Versunkene Städte, Buntfarbstiftzeichnung, 1980
Versunkene Städte, 1980, Buntfarbstiftzeichnung

Über Wissenschaftsbetrieb und Individualität

Nur der universell ausgerichtete Mensch ist ein verwirklicht Individueller.

Hört man sich auf Kongressen um, so fällt folgendes ins Auge: Sämtliche Vertreter einer zeitgenössischen Wissenschaft haben dasselbe gelernt und glauben, dasselbe zu wissen.
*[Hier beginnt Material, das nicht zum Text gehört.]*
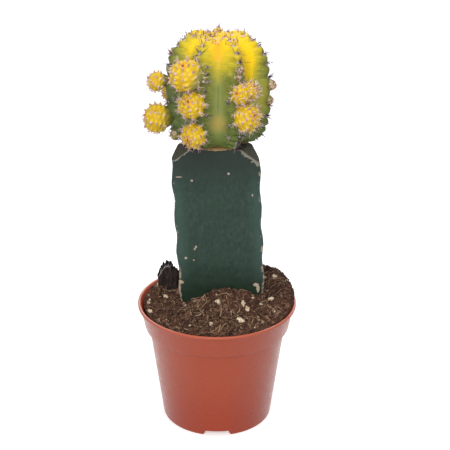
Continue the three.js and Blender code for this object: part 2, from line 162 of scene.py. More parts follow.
def polar(radius, azimuth, z, axis=(0.0, 0.0)):
    return Vector((axis[0] + radius * math.sin(azimuth), axis[1] - radius * math.cos(azimuth), z))


def azimuth_of(x, y):
    return math.atan2(x, -y)


def outward(azimuth, lift):
    return polar(math.cos(lift), azimuth, math.sin(lift))


def uneven(place, pitch, octaves=3):
    """A natural unevenness round 0, with bumps about as far apart as the pitch, in millimetres."""
    return noise.fractal(place / pitch, 1.0, 2.0, octaves)


# %% [markdown]
# A finished piece has its place in its mesh, so its object stays at the origin. It rides on the frame's one
# body and names the finish it takes. Thin things such as spines, hairs and fibres are drawn as curves with a
# thickness at each point, because a curve bends and tapers with a handful of numbers, and are then made
# into closed meshes.

# %% Pieces from meshes and from strands


def piece(name, bm, finish, stands_for=(), sharp=None):
    """A finished piece from a shape in millimetres, with sharp edges over an angle if one is given."""
    bmesh.ops.transform(bm, matrix=Matrix.Scale(MM, 4), verts=bm.verts)
    mesh = bpy.data.meshes.new(name)
    bm.to_mesh(mesh)
    bm.free()
    mesh.materials.append(finish)
    mesh.shade_smooth()
    if sharp is not None:
        mesh.set_sharp_from_angle(angle=math.radians(sharp))
    made = bpy.data.objects.new(name, mesh)
    scene.collection.objects.link(made)
    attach(made, "root")
    if stands_for:
        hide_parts(*stands_for)
    print(f"{name}: {sum(len(polygon.vertices) - 2 for polygon in mesh.polygons)} triangles")
    return made


def strands(name, paths, shades, finish):
    """Thin closed tubes, each with a shade of its own. A path is a list of (point, radius)."""
    curve = bpy.data.curves.new(name, "CURVE")
    curve.dimensions = "3D"
    curve.bevel_depth = MM
    curve.bevel_resolution = 0
    curve.use_fill_caps = True
    for path in paths:
        spline = curve.splines.new("POLY")
        spline.points.add(len(path) - 1)
        for knot, (point, radius) in zip(spline.points, path):
            knot.co = (*(point * MM), 1)
            knot.radius = radius
    drawn = bpy.data.objects.new(name, curve)
    scene.collection.objects.link(drawn)
    mesh = bpy.data.meshes.new_from_object(drawn.evaluated_get(bpy.context.evaluated_depsgraph_get()))
    bpy.data.objects.remove(drawn)
    bpy.data.curves.remove(curve)
    bm = bmesh.new()
    bm.from_mesh(mesh)
    bpy.data.meshes.remove(mesh)
    bmesh.ops.transform(bm, matrix=Matrix.Scale(1 / MM, 4), verts=bm.verts)
    bmesh.ops.remove_doubles(bm, verts=bm.verts, dist=SAME_PLACE / 2)
    bmesh.ops.recalc_face_normals(bm, faces=bm.faces)
    points = [(point, shade) for path, shade in zip(paths, shades) for point, _ in path]
    nearest = KDTree(len(points))
    for i, (point, _) in enumerate(points):
        nearest.insert(point, i)
    nearest.balance()
    layer = bm.verts.layers.float.new("shade")
    for vert in bm.verts:
        vert[layer] = points[nearest.find(vert.co)[1]][1]
    return piece(name, bm, finish)


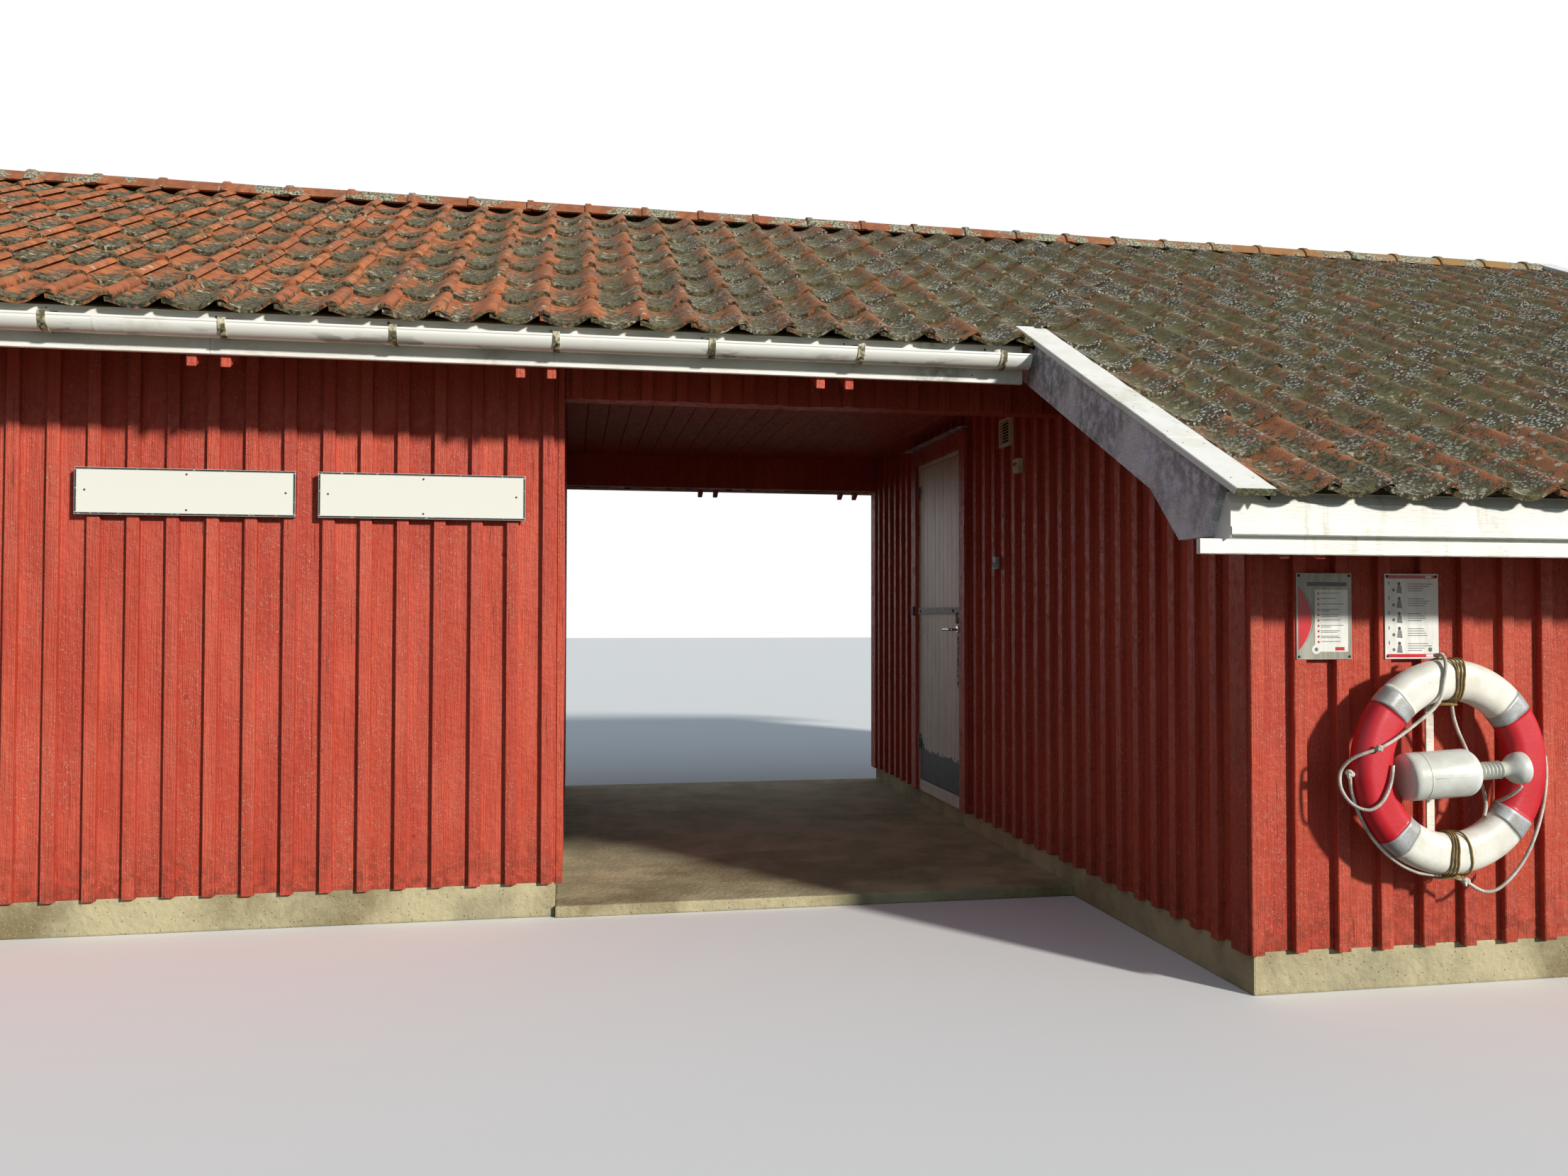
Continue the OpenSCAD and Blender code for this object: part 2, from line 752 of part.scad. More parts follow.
// Socket box, and the small key box with its hanging loop
module wall_boxes() {
    loop_r = 17;
    loop_t = 8;
    key_top = key_z + key_h;
    color("#e0d8bd") translate([half_p - socket_d, front_y + socket_y - socket_w / 2, socket_z])
        cube([socket_d, socket_w, socket_h]);
    color("#9fb0b8") {
        translate([half_p - key_d, front_y + key_y - key_w / 2, key_z])
            cube([key_d, key_w, key_h]);
        translate([half_p - key_d + loop_t / 2, front_y + key_y, key_top - 1])
            rotate([90, 0, 90]) linear_extrude(loop_t) difference() {
                circle(loop_r);
                circle(loop_r - loop_t);
                translate([-loop_r, -loop_r]) square([2 * loop_r, loop_r]);
            }
    }
}

// Two blank name boards on the left front wall
sign_x1 = -half_p - sign_inset;
module name_boards() {
    for (i = [0:1]) {
        x1 = sign_x1 - i * (sign_w + sign_gap);
        color(white_paint) block(x1 - sign_w, x1, step_y - sign_t, step_y,
            sign_top - sign_h, sign_top);
    }
}

notice_x = [179, 518];
module notices() {
    color(white_paint) for (x = notice_x)
        block(half_p + x, half_p + x + notice_w, front_y - notice_t, front_y,
            notice_top - notice_h, notice_top);
}

// Lifebuoy: a ring with a flattened round section
buoy_cx = half_p + buoy_x;
buoy_cy = front_y - buoy_off - buoy_t / 2;
module lifebuoy() {
    r = buoy_t / 2;
    mid = (buoy_d - buoy_w) / 2;
    half = (buoy_w - buoy_t) / 2;
    color(white_paint) translate([buoy_cx, buoy_cy, buoy_z]) rotate([90, 0, 0])
        rotate_extrude($fn = 96) translate([mid, 0]) {
            translate([-half, 0]) circle(r);
            translate([half, 0]) circle(r);
            square([2 * half, buoy_t], center = true);
        }
}

// Bottle for the rescue line: body, ribbed neck and funnel, turned about
// one axis; it lies across the ring, a little forward at the funnel
bottle_r = 80;
bottle_l = 250;
bottle_at = [-202, 142, -28];
bottle_up = 4;
bottle_out = 6.5;
funnel_r = 54;
funnel_l = 70;
neck_r = 25;
rib_r = 31;
ribs = 7;
rib_gap = 13;

module on_bottle() {
    translate([buoy_cx + bottle_at[0], front_y - bottle_at[1], buoy_z + bottle_at[2]])
        rotate([0, 0, -bottle_out]) rotate([0, 90 - bottle_up, 0]) children();
}

module line_container() {
    shoulder = bottle_l - 40;
    neck_l = ribs * rib_gap + 10;
    mouth = bottle_l + neck_l + funnel_l;
    section = [[0, 0], [bottle_r - 26, 0], [bottle_r - 8, 8], [bottle_r, 26],
        [bottle_r, shoulder], [bottle_r - 12, shoulder + 26], [rib_r, bottle_l],
        [neck_r, bottle_l], [neck_r, bottle_l + neck_l], [funnel_r, mouth - 12],
        [funnel_r, mouth], [0, mouth]];
    color(white_paint) on_bottle() {
        rotate_extrude() polygon(section);
        for (i = [0:ribs - 1])
            translate([0, 0, bottle_l + 5 + i * rib_gap]) cylinder(h = rib_gap / 2, r = rib_r);
    }
}

// Flat bar behind the ring, held off the wall by two feet, with a
// saddle that carries the bottle
bracket_bar_t = 8;
saddle_h = 44;
seat_fit = 0.3;
module lifebuoy_bracket() {
    w = 30;
    x0 = buoy_cx - 32 - w / 2;
    y1 = front_y - buoy_off + seat_fit + bracket_bar_t;
    reach = buoy_d / 2 - 10;
    saddle_z = buoy_z - 14 - saddle_h / 2;
    color(white_paint) {
        block(x0, x0 + w, y1 - bracket_bar_t, y1, buoy_z - reach, buoy_z + reach);
        for (z = [buoy_z - reach + 60, buoy_z + reach - 90])
            block(x0, x0 + w, y1, front_y, z, z + 30);
        difference() {
            block(x0, x0 + w, front_y - bottle_at[1], y1, saddle_z, saddle_z + saddle_h);
            on_bottle() cylinder(h = bottle_l, r = bottle_r + seat_fit);
        }
    }
}

// Grab line of the lifebuoy, in two long and two short lengths: [right, out
// from the wall, up] from the middle of the ring
line_r = 5.5;
upper_line = [
    [-18, 70, 378], [-26, 100, 380], [-34, 130, 376], [-44, 152, 358], [-52, 161, 330],
    [-58, 161, 300], [-62, 161, 270], [-70, 162, 240], [-88, 163, 214], [-112, 164, 192],
    [-140, 165, 172], [-170, 165, 152], [-202, 165, 130], [-234, 165, 110], [-266, 165, 92],
    [-298, 165, 77], [-328, 162, 66], [-356, 152, 55], [-379, 134, 40], [-395, 118, 20],
    [-406, 106, -5], [-410, 104, -34], [-408, 107, -62], [-400, 116, -88], [-388, 130, -110],
    [-368, 148, -126], [-342, 162, -130], [-316, 166, -118], [-294, 167, -98],
    [-278, 167, -72], [-266, 166, -44], [-258, 164, -14], [-252, 160, 16]
];
lower_line = [
    [-378, 112, -20], [-372, 107, -48], [-366, 105, -78], [-358, 105, -106], [-347, 105, -136],
    [-334, 105, -166], [-318, 105, -195], [-300, 105, -223], [-279, 105, -249],
    [-256, 105, -273], [-231, 105, -295], [-204, 105, -315], [-175, 105, -333],
    [-145, 105, -347], [-114, 105, -358], [-82, 105, -363], [-49, 105, -368],
    [-16, 105, -371], [16, 105, -378], [46, 107, -386], [74, 108, -400], [100, 108, -416],
    [128, 108, -428], [158, 108, -430], [188, 108, -421], [216, 108, -403], [243, 108, -380],
    [268, 108, -354], [290, 108, -326], [309, 108, -296], [325, 108, -265], [339, 108, -233],
    [351, 108, -200], [361, 108, -167], [369, 108, -134], [375, 108, -101], [379, 108, -68],
    [381, 108, -35], [380, 108, -3], [376, 108, 29]
];
hanging_line = [
    [14, 107, 218.8], [18, 105, 198], [25, 101, 174], [36, 97, 146], [50, 94, 116],
    [66, 92, 86], [82, 90, 56], [98, 89, 26], [114, 88, -4], [128, 88, -32], [140, 89, -60],
    [148, 91, -88], [151, 95, -114], [149, 100, -138], [143, 104, -158], [136, 107, -171.9]
];
mouth_line = [
    [210.4, 189, -58.9], [208, 184, -67], [204, 176, -77], [200, 166, -87], [196, 154, -97],
    [191, 141, -106], [187, 129, -114], [183, 118, -120], [180, 109, -124.8]
];

function minus(a, b) = [a[0] - b[0], a[1] - b[1], a[2] - b[2]];
function unit(a) = a / norm(a);
function along(p, i) = unit(minus(p[min(i + 1, len(p) - 1)], p[max(i - 1, 0)]));
function ring_of(p, i, r, sides) = let(
    t = along(p, i),
    u = unit(cross(t, abs(t[1]) < 0.9 ? [0, 1, 0] : [0, 0, 1])),
    v = cross(t, u)
) [for (k = [0:sides - 1]) p[i] + r * (cos(360 * k / sides) * u + sin(360 * k / sides) * v)];

module tube(p, r, sides) {
    n = len(p);
    points = [for (i = [0:n - 1]) each ring_of(p, i, r, sides)];
    sides_faces = [for (i = [0:n - 2], k = [0:sides - 1]) let(m = (k + 1) % sides)
        [i * sides + k, i * sides + m, (i + 1) * sides + m, (i + 1) * sides + k]];
    first = [for (k = [sides - 1:-1:0]) k];
    last = [for (k = [0:sides - 1]) (n - 1) * sides + k];
    polyhedron(points, concat(sides_faces, [first, last]));
}

module grab_line() {
    place = [buoy_cx, front_y, buoy_z];
    color(white_paint) for (line = [upper_line, lower_line, hanging_line, mouth_line])
        tube([for (q = line) place + [q[0], -q[1], q[2]]], line_r, 8);
}

left_plinth();
right_plinth();
passage_slab();
left_front_wall();
left_rear_wall();
left_gable_wall();
left_passage_wall();
right_front_wall();
right_rear_wall();
right_gable_wall();
side_wall_front();
side_wall_rear();
side_wall_over_door();
front_lintel();
rear_lintel();
passage_ceiling();
rafters_front();
rafters_rear();
roof_deck_front();
roof_deck_rear();
tiles_front_left();
tiles_front_right();
tiles_rear();
ridge_tiles();
left_fascia();
right_fascia();
rear_fascia();
gutter();
gutter_brackets();
step_verge_boards();
left_verge_boards();
right_verge_boards();
door_frame();
door_leaf();
door_lever();
door_bar();
door_trim();
vent_grille();
wall_boxes();
name_boards();
notices();
lifebuoy();
grab_line();
lifebuoy_bracket();
line_container();
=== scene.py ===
import math
import random

import bmesh
import bpy
from mathutils import Matrix, Vector


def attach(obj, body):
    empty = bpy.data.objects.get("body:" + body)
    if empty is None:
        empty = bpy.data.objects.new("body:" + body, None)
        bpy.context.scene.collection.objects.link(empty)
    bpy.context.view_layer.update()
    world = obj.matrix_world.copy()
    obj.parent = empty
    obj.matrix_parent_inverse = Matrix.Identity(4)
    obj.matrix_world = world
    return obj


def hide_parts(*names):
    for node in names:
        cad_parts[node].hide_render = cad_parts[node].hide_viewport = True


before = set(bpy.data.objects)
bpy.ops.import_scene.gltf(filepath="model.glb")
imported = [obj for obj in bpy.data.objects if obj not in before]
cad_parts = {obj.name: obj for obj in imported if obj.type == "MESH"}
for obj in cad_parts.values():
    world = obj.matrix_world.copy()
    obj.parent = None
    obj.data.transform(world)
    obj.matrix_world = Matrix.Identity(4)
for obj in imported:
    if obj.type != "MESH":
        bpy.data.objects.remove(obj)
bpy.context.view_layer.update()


def add_object(name, data):
    item = bpy.data.objects.new(name, data)
    bpy.context.scene.collection.objects.link(item)
    return item


# Camera 1.3 m up in front of the passage, turned a little to the right and
# up, as the photograph was taken.
camera_data = bpy.data.cameras.new("camera")
camera_data.sensor_fit = "HORIZONTAL"
camera_data.sensor_width = 36
camera_data.lens = 27.25
camera = add_object("camera", camera_data)
camera.location = (-1.123, -6.275, 1.300)
look = (Matrix.Rotation(math.radians(-10.21), 3, "Z")
        @ Matrix.Rotation(math.radians(91.288), 3, "X")
        @ Matrix.Rotation(math.radians(0.08), 3, "Z"))
camera.rotation_euler = look.to_euler()
bpy.context.scene.camera = camera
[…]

Altbewährte Theoreme werden kaum mehr hinterfragt. Die Vertreter ihrer Wissenschaft sind alle gleich intelligent, gleich kompetent, Unterschiede gibt es nurmehr im Detailwissen. Im Prinzip glauben sie alle dasselbe. So mag es geschehen, dass sich viele von ihnen durch ihr Detailwissen definieren. Viele gründen ihr Ansehen und durch dieses den angenommenen Wert ihrer Individualität darauf. Gründet nun aber der Wert der Individualität tatsächlich darauf, dass diese sich in eine vorgegebene Messlatte möglichst an höchster Stelle einfügen lasse? Sicherlich nicht! Ein Mensch, der in der Ausübung einer einseitigen wissenschaftlichen Tätigkeit sich zu verwirklichen trachtet, verliert sich am Ende selbst in ihr. Seine Rolle kann ihm nicht geben, worin er als Mensch besteht. Er ersetzt die volle Lebendigkeit seines Menschseins durch seine auferlegte Rolle. Indem sich ein Wissenschaftler auf eine Methode beschränkt und diese zum Dogma erhebt, verliert er den Kontakt zur lebendigen Wirklichkeit in ihrer Komplexität. In all seinen Anstrengungen übersieht er eine wesentliche Wahrheit: der Mensch kann nur dann individuell werden, wenn er universal wird.